● SOURCE EXCERPT
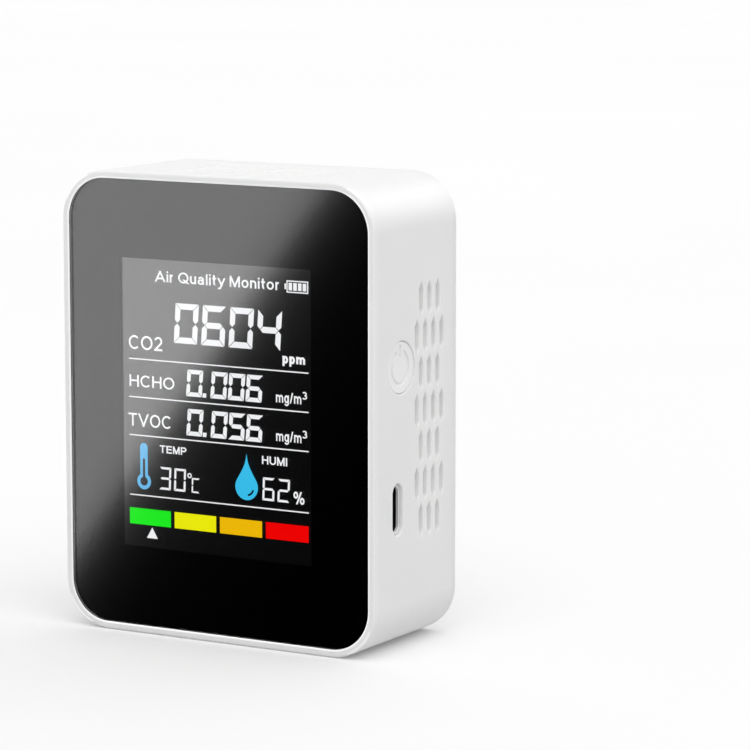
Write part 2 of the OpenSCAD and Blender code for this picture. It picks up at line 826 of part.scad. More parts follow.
module gas_sensor_can() color("silver") difference() {
    bar_y(gas_x, board_back + gas_base_t, gas_z, gas_r - 0.2, gas_can_l);
    bar_y(gas_x, board_back + gas_base_t - cut, gas_z, gas_r - 0.6, gas_can_l - 0.4 + cut);
    bar_y(gas_x, board_back, gas_z, gas_window_r, 10);
}

module gas_sensor_mesh() color("gray") difference() {
    bar_y(gas_x, board_back + gas_base_t + gas_can_l - 0.7, gas_z, gas_r - 0.65, 0.3);
    for (ring = [0:2], i = [0:max(6 * ring - 1, 0)]) {
        a = 360 * i / max(6 * ring, 1);
        bar_y(gas_x + mesh_pitch * ring * cos(a), board_back + gas_can_l,
            gas_z + mesh_pitch * ring * sin(a), 0.35, 2);
    }
}

// ---------------------------------------------------------------- battery

module battery_cell() color("silver")
    shaped_block(cell_w, cell_h, cell_corner_r,
        concat(front_edge(cell_round, cell_front), rear_edge(cell_round, cell_back)),
        x = cell_x, z = cell_z);

module battery_pad() color([0.2, 0.2, 0.2])
    centred_block(cell_x, cell_back, cell_z, [cell_w - 6, pad_t, cell_h - 8]);

module battery_protection_board() color("darkgreen")
    centred_block(cell_x, cell_front + 3.5, protection_z - protection_h / 2,
        [20, 1, protection_h]);

// Two-way board header and the plug in it; the plug's leads leave towards the back
header_w = 7.5;
header_l = 5.8;
header_t = 6;
header_wall = 0.8;
plug_front = board_back + 1.2;
plug_t = 6.5;
lead_hole_r = 0.65;
lead_hole_front = board_back + 4.7;
module header(x, z) difference() {
    centred_block(x, board_back, z, [header_w, header_t, header_l]);
    centred_block(x, board_back + 1, z,
        [header_w - 2 * header_wall, header_t, header_l - 2 * header_wall]);
}
module plug(x, z) difference() {
    centred_block(x, plug_front, z, [header_w - 1.8, plug_t, header_l - 1.8]);
    for (s = [-1, 1]) bar_y(x + s, lead_hole_front, z, lead_hole_r, plug_t);
}

battery_plug_x = 12;
battery_plug_z = 58;
battery_lead_r = 0.55;
module battery_header() color("ivory") header(battery_plug_x, battery_plug_z);
module battery_plug() color("white") plug(battery_plug_x, battery_plug_z);

// Lead from the plug down to the cell's protection board, on side -1 or 1
module battery_lead(side) lead([
    [battery_plug_x + side, lead_hole_front + 2 * gap, battery_plug_z],
    [battery_plug_x + side, lead_hole_front + 3.8, battery_plug_z],
    [battery_plug_x + side, lead_hole_front + 6.8, battery_plug_z - 1.5],
    [battery_plug_x - 1 + 1.5 * side, 20, 54],
    [battery_plug_x - 3.5 + 2 * side, 21.1, 51],
    [battery_plug_x - 4 + 2 * side, 21.2, protection_z + 1],
    [battery_plug_x - 4 + 2 * side, 21.2, protection_z + gap]
], battery_lead_r);
module battery_red_lead() color("red") battery_lead(-1);
module battery_black_lead() color([0.1, 0.1, 0.1]) battery_lead(1);

// ---------------------------------------------------------------- speaker

module speaker_frame() color([0.2, 0.2, 0.2]) difference() {
    bar_y(0, speaker_front, sound_z, speaker_r, speaker_l);
    bar_y(0, speaker_front + speaker_floor, sound_z, speaker_r - speaker_wall, speaker_l);
    bar_y(0, speaker_front - cut, sound_z, magnet_r - 1, speaker_l / 2);
}

module speaker_magnet() color("silver")
    bar_y(0, speaker_front - magnet_l, sound_z, magnet_r, magnet_l);

// Dome and cone of the speaker as [radius, depth] points, front skin out and rear skin back
diaphragm_front = [[0, 0.4], [2.5, 0.2], [4.5, -0.6], [8.5, 0.6], [9.5, 0.9], [10.4, 0.6], [11.2, 0.6]];
diaphragm_rear = [[11.2, 0.9], [10.4, 0.9], [9.5, 1.2], [8.4, 0.9], [4.5, -0.3], [2.5, 0.5], [0, 0.7]];
module speaker_diaphragm() color([0.75, 0.75, 0.78])
    translate([0, speaker_back - diaphragm_sink - case_d / 2, sound_z]) rotate([-90, 0, 0])
        rotate_extrude() polygon(concat(diaphragm_front, diaphragm_rear));

module speaker_gasket() color([0.3, 0.3, 0.3]) difference() {
    bar_y(0, speaker_back, sound_z, speaker_r, gasket_t);
    bar_y(0, speaker_back - cut, sound_z, gasket_r, gasket_t + 2 * cut);
}

speaker_plug_x = 1;
speaker_plug_z = 42;
speaker_lead_r = 0.45;
module speaker_header() color("ivory") header(speaker_plug_x, speaker_plug_z);
module speaker_plug() color("white") plug(speaker_plug_x, speaker_plug_z);

// Lead from the plug up to the speaker's frame, on side -1 or 1
module speaker_lead(side) lead([
    [speaker_plug_x + side, lead_hole_front + 2 * gap, speaker_plug_z],
    [speaker_plug_x + side, lead_hole_front + 2.5, speaker_plug_z],
    [speaker_plug_x + side, lead_hole_front + 3.5, speaker_plug_z],
    [speaker_plug_x - 1.2 + side, 16.2, speaker_plug_z + 1.2],
    [speaker_plug_x - 2 + side, 16.4, speaker_plug_z + 3],
    [speaker_plug_x - 3 + side, 16.5, speaker_plug_z + 8],
    [1.2 * side - 2, 17, 54],
    [1.5 * side - 1, 19, 57.5],
    [1.6 * side, speaker_front - 1, 59],
    [1.6 * side, speaker_front - gap, 59]
], speaker_lead_r);
module speaker_red_lead() color("red") speaker_lead(-1);
module speaker_black_lead() color([0.1, 0.1, 0.1]) speaker_lead(1);

// ---------------------------------------------------------------- drawing

housing();
vent_screens();
back_cover();
front_panel();
panel_mask();
panel_adhesive();
lcd_front_polarizer();
lcd_front_glass();
lcd_rear_glass();
lcd_rear_polarizer();
colour_film();
backlight_guide();
backlight_reflector();
backlight_leds();
lcd_frame();
lcd_contact_strip();
main_board();
board_screws();
power_button();
switch_body();
switch_plunger();
switch_terminals();
usb_shell();
usb_tongue();
usb_contacts();
controller_chip();
controller_legs();
power_chips();
power_inductor();
small_components();
humidity_sensor();
gas_sensor_base();
gas_sensor_can();
gas_sensor_mesh();
co2_board();
co2_header();
co2_pins();
co2_chamber();
co2_filters();
co2_lamp();
co2_detector();
battery_cell();
battery_pad();
battery_protection_board();
battery_header();
battery_plug();
battery_red_lead();
battery_black_lead();
speaker_frame();
speaker_magnet();
speaker_diaphragm();
speaker_gasket();
speaker_header();
speaker_plug();
speaker_red_lead();
speaker_black_lead();
rear_label();
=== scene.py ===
"""Looks of the carbon dioxide monitor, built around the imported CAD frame.

Lengths are metres, or millimetres where a comment says so or a value is multiplied by MM.
"""

import json
import math

import bmesh
import bpy
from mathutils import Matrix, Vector
from mathutils.geometry import delaunay_2d_cdt


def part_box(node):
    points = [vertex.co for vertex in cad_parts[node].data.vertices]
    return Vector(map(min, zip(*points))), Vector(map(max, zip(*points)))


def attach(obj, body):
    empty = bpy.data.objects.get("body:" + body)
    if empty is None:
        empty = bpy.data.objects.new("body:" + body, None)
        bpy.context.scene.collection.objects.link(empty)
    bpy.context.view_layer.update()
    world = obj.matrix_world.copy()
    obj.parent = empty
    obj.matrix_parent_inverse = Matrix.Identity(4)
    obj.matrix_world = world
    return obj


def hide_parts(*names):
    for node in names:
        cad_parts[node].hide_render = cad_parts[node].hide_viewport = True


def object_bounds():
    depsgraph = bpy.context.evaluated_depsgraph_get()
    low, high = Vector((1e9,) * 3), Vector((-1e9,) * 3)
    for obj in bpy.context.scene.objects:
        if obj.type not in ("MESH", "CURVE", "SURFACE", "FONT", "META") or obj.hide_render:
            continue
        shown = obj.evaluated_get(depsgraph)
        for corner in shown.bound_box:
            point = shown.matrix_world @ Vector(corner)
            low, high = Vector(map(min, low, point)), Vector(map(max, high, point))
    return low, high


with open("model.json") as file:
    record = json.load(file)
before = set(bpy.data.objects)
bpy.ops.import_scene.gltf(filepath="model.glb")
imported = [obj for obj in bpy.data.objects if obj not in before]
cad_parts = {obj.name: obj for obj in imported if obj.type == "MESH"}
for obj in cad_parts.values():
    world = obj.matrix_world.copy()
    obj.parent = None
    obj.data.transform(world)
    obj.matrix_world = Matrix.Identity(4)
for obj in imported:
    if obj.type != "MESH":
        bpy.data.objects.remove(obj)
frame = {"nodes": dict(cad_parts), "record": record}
cad_low, cad_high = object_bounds()
MM = 0.001
TAU = 2 * math.pi
NEAR = 0.004 * MM  # how far apart two planes may be and still count as the same

# ---------------------------------------------------------------- camera and key light

CAMERA_PLACE = (0.3433, -0.5460, 0.1409)
CAMERA_FORWARD = (-0.4989, 0.8547, -0.1437)
CAMERA_LENS = 170.4  # millimetres, on a sensor 36 mm wide


def facing(direction):
    """Turn that points a camera's or a light's view along a direction, with its top up."""
    return Vector(direction).to_track_quat("-Z", "Y").to_euler()


def add_camera():
    data = bpy.data.cameras.new("photo_camera")
    data.lens = CAMERA_LENS
    data.sensor_width = 36
    data.clip_start = 0.01
    data.clip_end = 100
    camera = bpy.data.objects.new("photo_camera", data)
    camera.location = CAMERA_PLACE
    camera.rotation_euler = facing(CAMERA_FORWARD)
    bpy.context.scene.collection.objects.link(camera)
    bpy.context.scene.camera = camera


def add_soft_light(name, towards, strength, spread):
    """Very wide distant light that shines along a direction; spread is its angle in degrees."""
    data = bpy.data.lights.new(name, "SUN")
    data.energy = strength
    data.angle = math.radians(spread)
    light = bpy.data.objects.new(name, data)
    light.rotation_euler = facing(towards)
    bpy.context.scene.collection.objects.link(light)


# ---------------------------------------------------------------- mesh helpers


def new_object(name, mesh):
    obj = bpy.data.objects.new(name, mesh)
    bpy.context.scene.collection.objects.link(obj)
    return obj


def from_bmesh(name, bm, smooth=True):
    bmesh.ops.recalc_face_normals(bm, faces=bm.faces)
    mesh = bpy.data.meshes.new(name)
    bm.to_mesh(mesh)
    bm.free()
    if smooth:
        mesh.shade_smooth()
    return new_object(name, mesh)


def add_bevel(obj, width):
    """Rounds the edges that carry a bevel weight."""
    bevel = obj.modifiers.new("edge_rounding", "BEVEL")
    bevel.width = width
    bevel.segments = 3
    bevel.limit_method = "WEIGHT"
    bevel.use_clamp_overlap = False
    bevel.loop_slide = False  # sliding would pull a round hole's edge out of true
    bevel.miter_outer = "MITER_ARC"


def add_weighted_normals(obj):
    normals = obj.modifiers.new("even_normals", "WEIGHTED_NORMAL")
    normals.mode = "FACE_AREA"
    normals.weight = 80
    normals.keep_sharp = True


WELD_DISTANCE = 1e-6
FLAT_ANGLE = math.radians(0.5)  # faces that meet at less are merged
SHARP_ANGLE = math.radians(32)  # edges that turn by more are sharp, or rounded if picked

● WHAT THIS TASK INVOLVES
Establish how many lines of the material above hold the word "context". Nothing but the count should be returned.

● EXERCISE OUTPUT
8